**EXERCISE OBJECTIVE**
Set down word for word each line from the start of the listing through the line that contains "const roundSides = 24;", both included.

**DATA BLOCK**
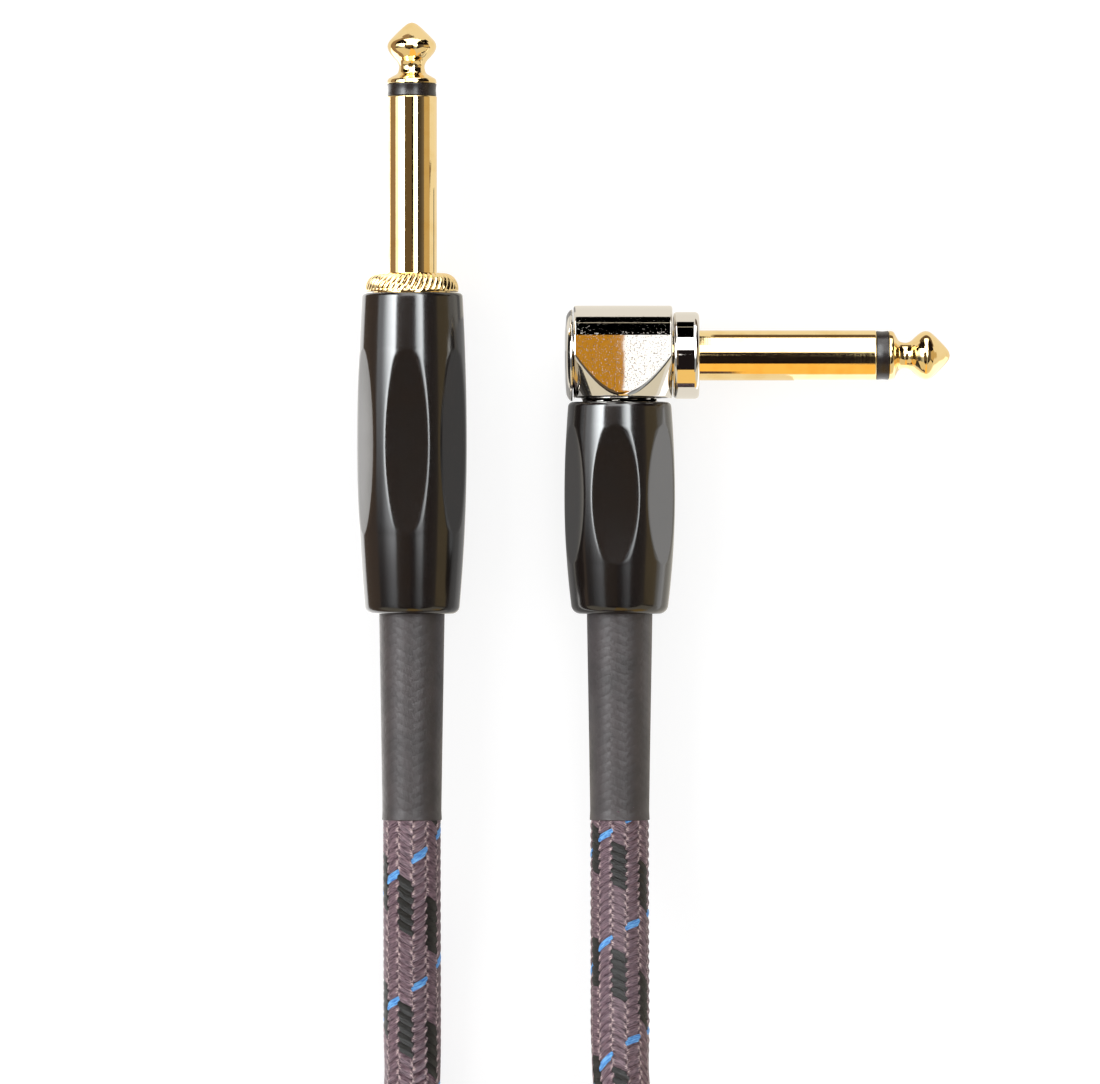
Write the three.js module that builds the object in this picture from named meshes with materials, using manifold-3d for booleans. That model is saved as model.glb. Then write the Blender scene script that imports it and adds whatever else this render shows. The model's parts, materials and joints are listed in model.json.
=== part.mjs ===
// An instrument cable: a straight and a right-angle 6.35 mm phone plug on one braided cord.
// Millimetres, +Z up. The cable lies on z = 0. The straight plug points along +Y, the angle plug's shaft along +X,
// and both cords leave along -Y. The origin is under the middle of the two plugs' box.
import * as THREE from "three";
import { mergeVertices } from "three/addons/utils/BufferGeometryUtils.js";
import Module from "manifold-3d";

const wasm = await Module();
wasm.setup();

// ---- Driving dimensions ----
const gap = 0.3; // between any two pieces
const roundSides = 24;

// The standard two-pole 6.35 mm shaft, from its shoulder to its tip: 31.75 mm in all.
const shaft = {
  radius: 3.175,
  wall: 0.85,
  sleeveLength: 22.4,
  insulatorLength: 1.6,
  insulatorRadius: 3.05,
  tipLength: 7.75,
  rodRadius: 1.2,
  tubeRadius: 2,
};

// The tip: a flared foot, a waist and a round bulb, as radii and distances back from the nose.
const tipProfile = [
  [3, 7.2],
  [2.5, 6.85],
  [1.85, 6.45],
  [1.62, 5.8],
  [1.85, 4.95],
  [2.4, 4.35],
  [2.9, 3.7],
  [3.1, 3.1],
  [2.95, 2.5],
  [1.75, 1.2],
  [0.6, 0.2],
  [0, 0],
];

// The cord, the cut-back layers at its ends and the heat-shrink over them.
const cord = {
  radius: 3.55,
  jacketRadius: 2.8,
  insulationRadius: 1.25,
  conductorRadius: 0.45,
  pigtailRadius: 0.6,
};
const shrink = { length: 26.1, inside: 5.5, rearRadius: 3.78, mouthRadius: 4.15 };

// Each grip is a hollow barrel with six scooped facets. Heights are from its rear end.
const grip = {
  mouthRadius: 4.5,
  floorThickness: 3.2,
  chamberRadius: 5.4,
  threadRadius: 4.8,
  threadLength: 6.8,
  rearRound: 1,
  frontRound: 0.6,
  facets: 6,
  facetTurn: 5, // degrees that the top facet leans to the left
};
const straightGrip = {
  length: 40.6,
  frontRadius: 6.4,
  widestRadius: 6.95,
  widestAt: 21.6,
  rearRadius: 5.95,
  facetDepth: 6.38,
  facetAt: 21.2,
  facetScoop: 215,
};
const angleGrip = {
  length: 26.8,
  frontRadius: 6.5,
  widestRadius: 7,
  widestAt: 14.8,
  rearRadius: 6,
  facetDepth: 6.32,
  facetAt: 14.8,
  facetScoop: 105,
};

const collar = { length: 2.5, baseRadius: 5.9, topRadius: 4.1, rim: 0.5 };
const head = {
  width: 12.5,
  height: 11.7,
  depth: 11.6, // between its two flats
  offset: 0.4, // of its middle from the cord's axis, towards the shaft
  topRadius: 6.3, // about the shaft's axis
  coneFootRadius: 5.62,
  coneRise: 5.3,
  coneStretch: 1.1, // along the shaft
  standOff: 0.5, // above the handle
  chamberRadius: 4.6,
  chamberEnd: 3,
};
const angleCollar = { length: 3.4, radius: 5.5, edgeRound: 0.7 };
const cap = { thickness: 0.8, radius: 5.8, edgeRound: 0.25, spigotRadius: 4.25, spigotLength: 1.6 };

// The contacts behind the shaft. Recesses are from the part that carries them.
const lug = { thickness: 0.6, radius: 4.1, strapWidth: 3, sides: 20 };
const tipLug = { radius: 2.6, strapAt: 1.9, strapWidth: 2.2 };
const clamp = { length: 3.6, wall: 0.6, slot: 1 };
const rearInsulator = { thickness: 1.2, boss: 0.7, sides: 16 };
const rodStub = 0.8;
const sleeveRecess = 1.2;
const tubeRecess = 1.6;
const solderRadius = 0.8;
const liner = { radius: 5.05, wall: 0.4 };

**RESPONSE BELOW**
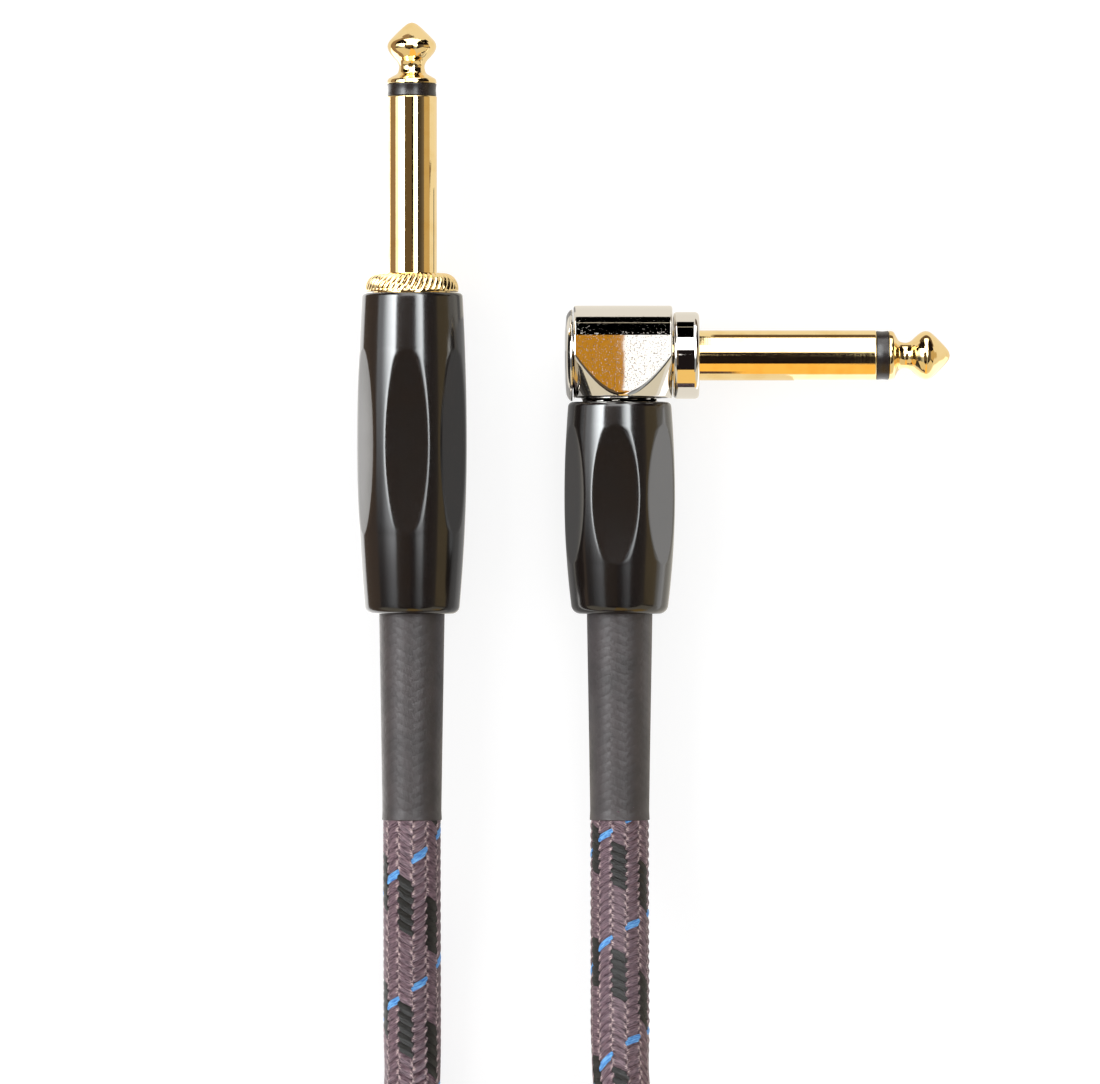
Write the three.js module that builds the object in this picture from named meshes with materials, using manifold-3d for booleans. That model is saved as model.glb. Then write the Blender scene script that imports it and adds whatever else this render shows. The model's parts, materials and joints are listed in model.json.
=== part.mjs ===
// An instrument cable: a straight and a right-angle 6.35 mm phone plug on one braided cord.
// Millimetres, +Z up. The cable lies on z = 0. The straight plug points along +Y, the angle plug's shaft along +X,
// and both cords leave along -Y. The origin is under the middle of the two plugs' box.
import * as THREE from "three";
import { mergeVertices } from "three/addons/utils/BufferGeometryUtils.js";
import Module from "manifold-3d";

const wasm = await Module();
wasm.setup();

// ---- Driving dimensions ----
const gap = 0.3; // between any two pieces
const roundSides = 24;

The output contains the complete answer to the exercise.